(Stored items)
-----

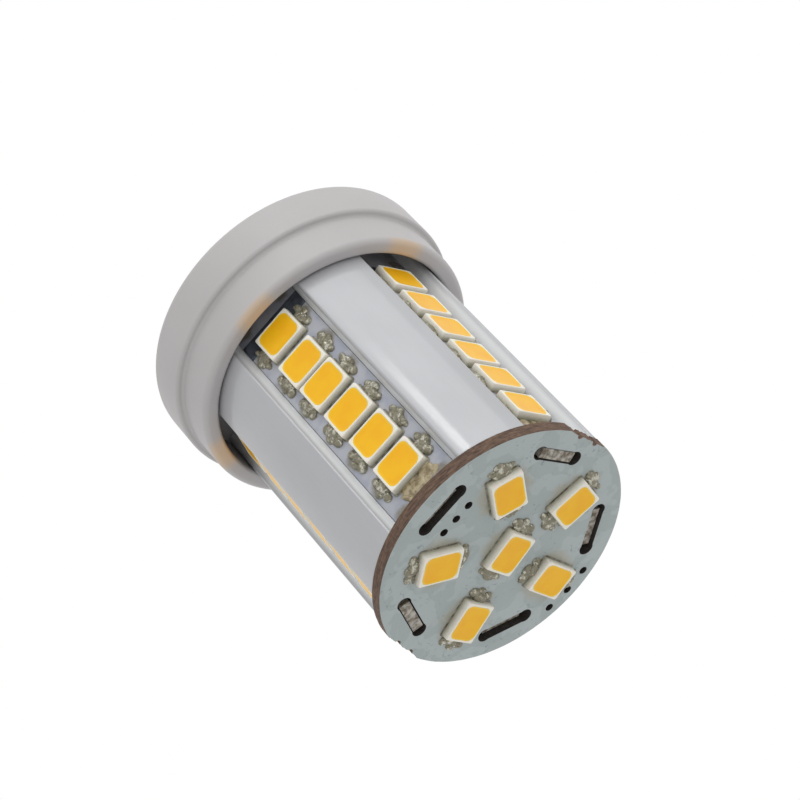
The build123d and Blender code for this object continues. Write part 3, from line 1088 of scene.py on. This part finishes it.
@dataclass
class BaseHousing:
    """The moulded collar, with its plug block and the posts inside it."""

    row_angles: Sequence[float]
    spigot_radius: float = 11.93 * MM
    collar_bore: float = 10.6 * MM
    cavity_radius: float = 7.38 * MM
    cavity_floor: float = 3.3 * MM
    shoulder_z: float = 6.95 * MM
    flange_back_z: float = 3.0 * MM
    cone_small: float = 8.656 * MM
    cone_large: float = 10.71 * MM
    plug_depth: float = 1.8 * MM
    plug_half: tuple[float, float] = (7.175 * MM, 3.2 * MM)
    plug_corner: float = 1.6 * MM
    back_round: float = 0.7 * MM
    front_round: float = 0.3 * MM
    spigot_round: float = 0.5 * MM
    bore_round: float = 0.3 * MM
    shoulder_fillet: float = 0.25 * MM
    post_place: float = 5.075 * MM
    post_half: tuple[float, float] = (1.0 * MM, 1.5 * MM)
    post_top: float = 9.1 * MM
    board_foot: float = 6.7 * MM
    board_half: tuple[float, float] = (7.6 * MM, 0.6 * MM)
    leg_places: tuple[float, ...] = (-5.9 * MM, -3.1 * MM, 3.1 * MM, 5.9 * MM)
    leg_hole: float = 0.505 * MM
    bite: float = 0.5 * MM
    plug_round: float = 0.4 * MM
    hole_steps: int = 24
    steps: int = 160

    def profile(self, flange_radius: float, front: float, seat: float) -> list[Vector]:
        """Trace the turned cup's section, with every edge rounded.

        Args:
            flange_radius: the radius of the flange.
            front: the height of the collar's front.
            seat: the height of the core's seat.

        Returns:
            The points (radius, height) from the middle of the back round to the middle of the floor.
        """
        back, edge, lip, mouth = self.back_round, self.front_round, self.spigot_round, self.bore_round
        return [
            Vector((0, self.plug_depth)),
            Vector((self.cone_small, self.plug_depth)),
            Vector((self.cone_large, self.flange_back_z)),
            *arc((flange_radius - back, self.flange_back_z + back), back, -90, 0, 8),
            *arc((flange_radius - edge, self.shoulder_z - edge), edge, 0, 90, 6),
            *arc((self.spigot_radius + self.shoulder_fillet, self.shoulder_z + self.shoulder_fillet),
                 self.shoulder_fillet, 270, 180, 5),
            *arc((self.spigot_radius - lip, front - lip), lip, 0, 90, 8),
            *arc((self.collar_bore + mouth, front - mouth), mouth, 90, 180, 5),
            Vector((self.collar_bore, seat)),
            Vector((self.cavity_radius, seat)),
            Vector((self.cavity_radius, self.cavity_floor)),
            Vector((0, self.cavity_floor)),
        ]

    def turned(self, profile: Sequence[Vector]) -> bpy.types.Object:
        """Turn a section round the axis.

        Args:
            profile: its points (radius, height).

        Returns:
            The new object.
        """
        points, faces = [], []
        for step in range(self.steps):
            turn = 2 * math.pi * step / self.steps
            points += [(p.x * math.cos(turn), p.x * math.sin(turn), p.y) for p in profile]
        count = len(profile)
        for step in range(self.steps):
            this, following = step * count, (step + 1) % self.steps * count
            for level in range(count - 1):
                corners = (this + level, following + level, following + level + 1, this + level + 1)
                if profile[level].x == 0:
                    corners = (corners[0], corners[2], corners[3])
                elif profile[level + 1].x == 0:
                    corners = (corners[0], corners[1], corners[2])
                faces.append(corners)
        return mesh_object("collar_moulding", points, faces)

    def cutters(self) -> Iterable[tuple[str, bpy.types.Object]]:
        """Make what is joined to the turned cup and cut from it, in order.

        Yields:
            The kind of cut and the object that makes it.
        """
        block = rounded_rectangle(*self.plug_half, self.plug_corner, 6)
        floor, top, bite = self.cavity_floor, self.post_top, self.bite
        yield "UNION", plate("plug_block", block, [], 0.0, floor - 1.5 * bite, self.plug_round, 3)
        outline = rounded_rectangle(*self.post_half, 0.15 * MM, 2)
        for side in (-1, 1):
            post = [p + Vector((side * self.post_place, 0)) for p in outline]
            yield "UNION", plate("post", post, [], floor - bite, top, 0.05 * MM, 1)
        slot = rounded_rectangle(*self.board_half, 0.05 * MM, 1)
        yield "DIFFERENCE", plate("board_slot", slot, [], self.board_foot, top + 2 * bite, 0.02 * MM, 1)
        for place in self.leg_places:
            hole = circle((place, 0), self.leg_hole, self.hole_steps)
            yield "DIFFERENCE", plate("leg_hole", hole, [], -2 * bite, floor + bite, 0.02 * MM, 1)

    def build(self) -> bpy.types.Object:
        """Build the housing round the axis, at its CAD node's height."""
        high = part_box("base_housing")[1]
        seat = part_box("heat_sink_core")[0].z
        piece = self.turned(self.profile(max(high.x, high.y), high.z, seat))
        for kind, tool in self.cutters():
            modifier = piece.modifiers.new("cut", "BOOLEAN")
            modifier.operation, modifier.object, modifier.solver = kind, tool, "EXACT"
            solid = piece.evaluated_get(bpy.context.evaluated_depsgraph_get())
            mesh = bpy.data.meshes.new_from_object(solid)
            piece.modifiers.clear()
            piece.data = mesh
            bpy.data.objects.remove(tool)
        tidy_normals(piece.data)
        soften(piece, 28)
        return dress(piece, MouldedPlastic(high.z, tuple(self.row_angles)), "housing_plastic", "base_housing")


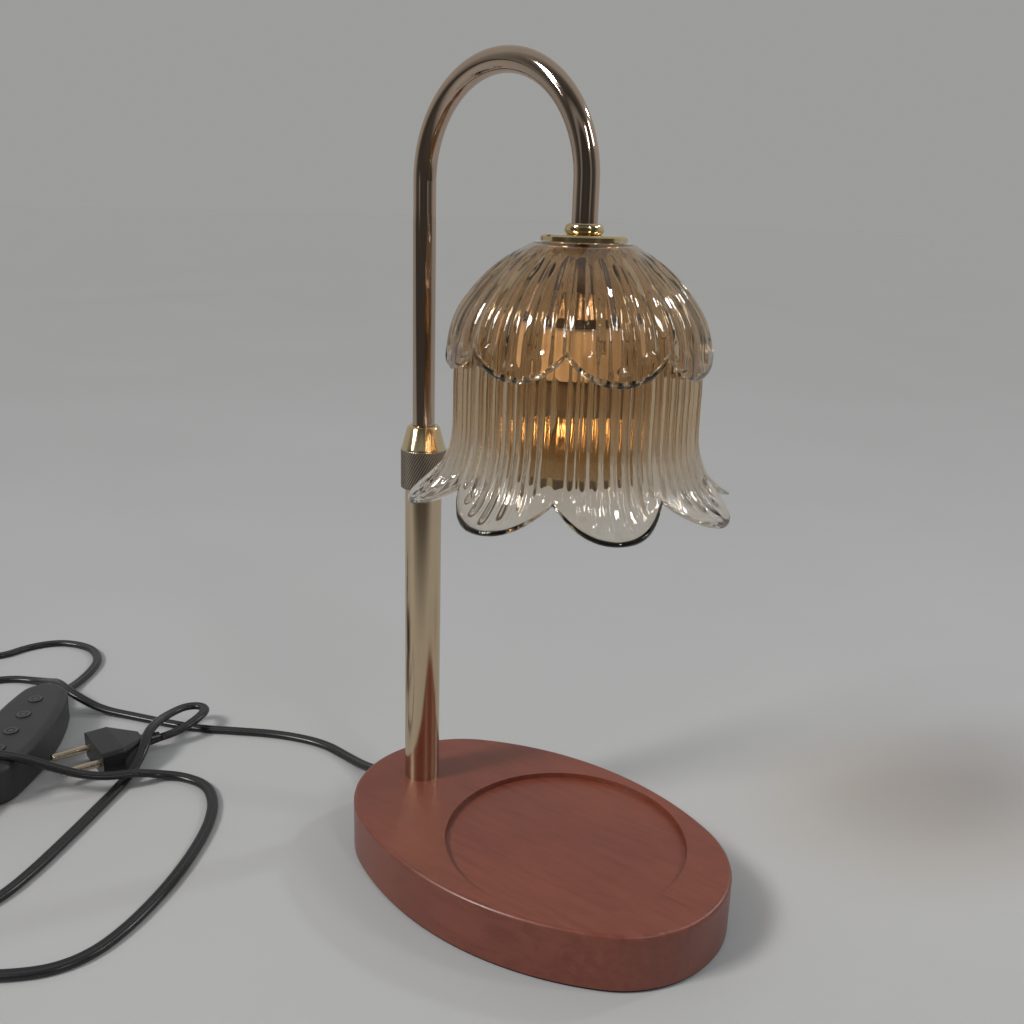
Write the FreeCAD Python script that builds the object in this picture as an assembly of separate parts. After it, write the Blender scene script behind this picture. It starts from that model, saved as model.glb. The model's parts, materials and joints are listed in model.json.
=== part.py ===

-----

What you have to do: Begin at the first line of the records above and quote every line verbatim through the one that contains "moulded collar, with".

Result:
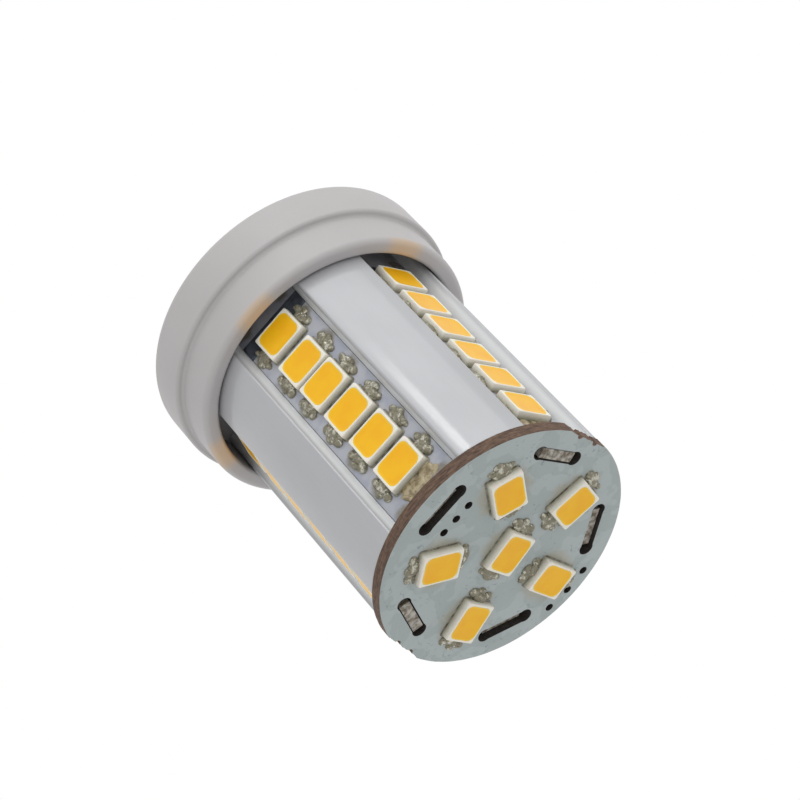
The build123d and Blender code for this object continues. Write part 3, from line 1088 of scene.py on. This part finishes it.
@dataclass
class BaseHousing:
    """The moulded collar, with its plug block and the posts inside it."""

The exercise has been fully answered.